**Data segment**
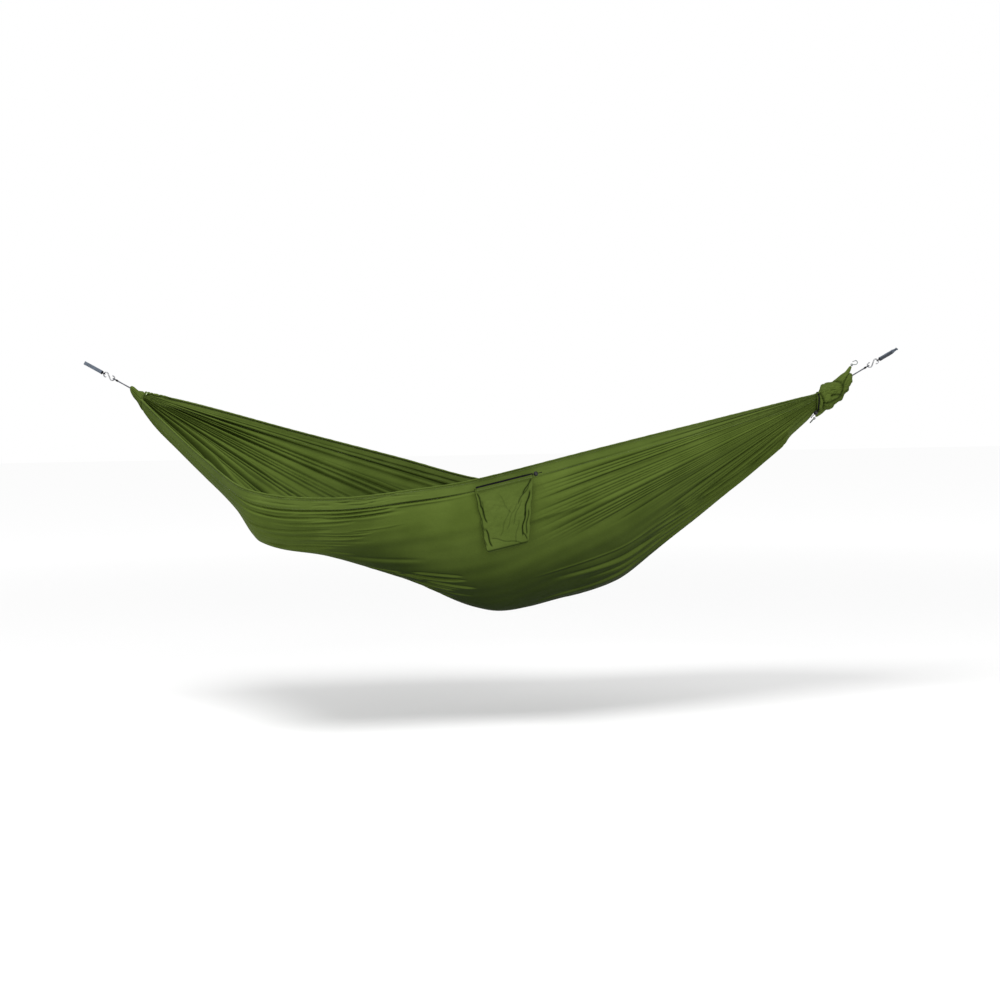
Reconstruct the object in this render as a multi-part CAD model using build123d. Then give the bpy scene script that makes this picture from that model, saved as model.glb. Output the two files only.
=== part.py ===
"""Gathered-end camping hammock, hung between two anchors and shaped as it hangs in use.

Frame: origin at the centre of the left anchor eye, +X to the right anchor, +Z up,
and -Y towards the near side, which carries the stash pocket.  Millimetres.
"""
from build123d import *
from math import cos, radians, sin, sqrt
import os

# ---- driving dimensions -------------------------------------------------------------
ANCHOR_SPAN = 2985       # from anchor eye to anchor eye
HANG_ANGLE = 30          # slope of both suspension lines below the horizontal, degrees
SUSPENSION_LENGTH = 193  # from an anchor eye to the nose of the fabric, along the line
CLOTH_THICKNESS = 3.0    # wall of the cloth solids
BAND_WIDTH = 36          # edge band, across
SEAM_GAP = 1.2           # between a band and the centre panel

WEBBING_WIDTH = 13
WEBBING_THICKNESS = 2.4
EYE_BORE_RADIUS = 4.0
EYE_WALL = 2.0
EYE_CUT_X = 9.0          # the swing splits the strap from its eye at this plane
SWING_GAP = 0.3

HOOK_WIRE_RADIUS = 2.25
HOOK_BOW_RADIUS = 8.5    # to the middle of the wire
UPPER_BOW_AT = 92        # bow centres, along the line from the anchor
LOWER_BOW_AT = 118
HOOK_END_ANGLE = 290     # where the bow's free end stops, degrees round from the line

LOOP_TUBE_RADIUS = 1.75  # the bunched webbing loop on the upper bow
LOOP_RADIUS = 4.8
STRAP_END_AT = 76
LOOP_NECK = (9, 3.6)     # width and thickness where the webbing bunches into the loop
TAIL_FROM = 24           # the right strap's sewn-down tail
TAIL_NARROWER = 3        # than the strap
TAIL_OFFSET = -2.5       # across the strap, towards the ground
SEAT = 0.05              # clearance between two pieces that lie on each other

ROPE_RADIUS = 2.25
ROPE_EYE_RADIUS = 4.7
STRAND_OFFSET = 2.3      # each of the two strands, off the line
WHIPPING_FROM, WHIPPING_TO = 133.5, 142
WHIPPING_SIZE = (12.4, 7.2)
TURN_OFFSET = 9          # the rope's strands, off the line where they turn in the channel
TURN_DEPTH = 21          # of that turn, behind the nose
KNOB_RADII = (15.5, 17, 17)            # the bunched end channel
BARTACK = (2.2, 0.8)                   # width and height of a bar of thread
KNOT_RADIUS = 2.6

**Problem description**
Repeat, exactly and only, the lines from the beginning of the material through the line that contains "hangs in use.".

**Full solution**
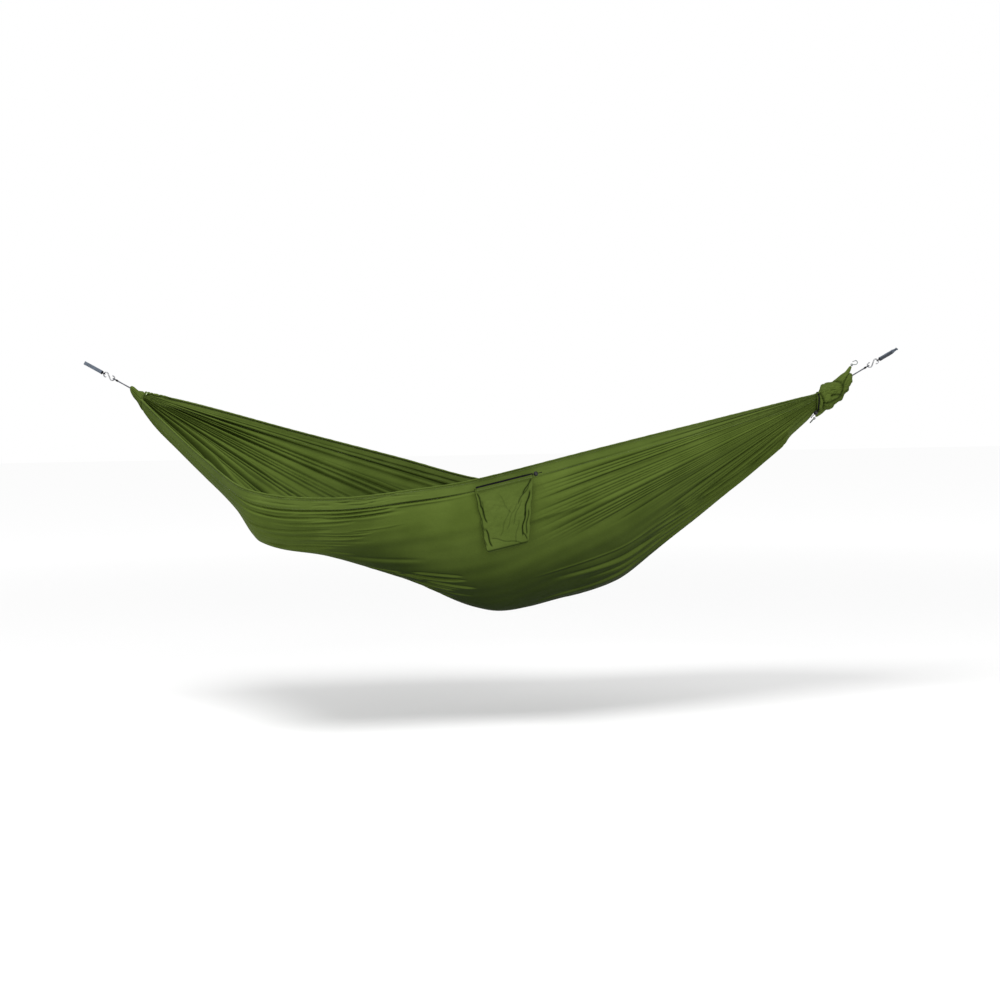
Reconstruct the object in this render as a multi-part CAD model using build123d. Then give the bpy scene script that makes this picture from that model, saved as model.glb. Output the two files only.
=== part.py ===
"""Gathered-end camping hammock, hung between two anchors and shaped as it hangs in use.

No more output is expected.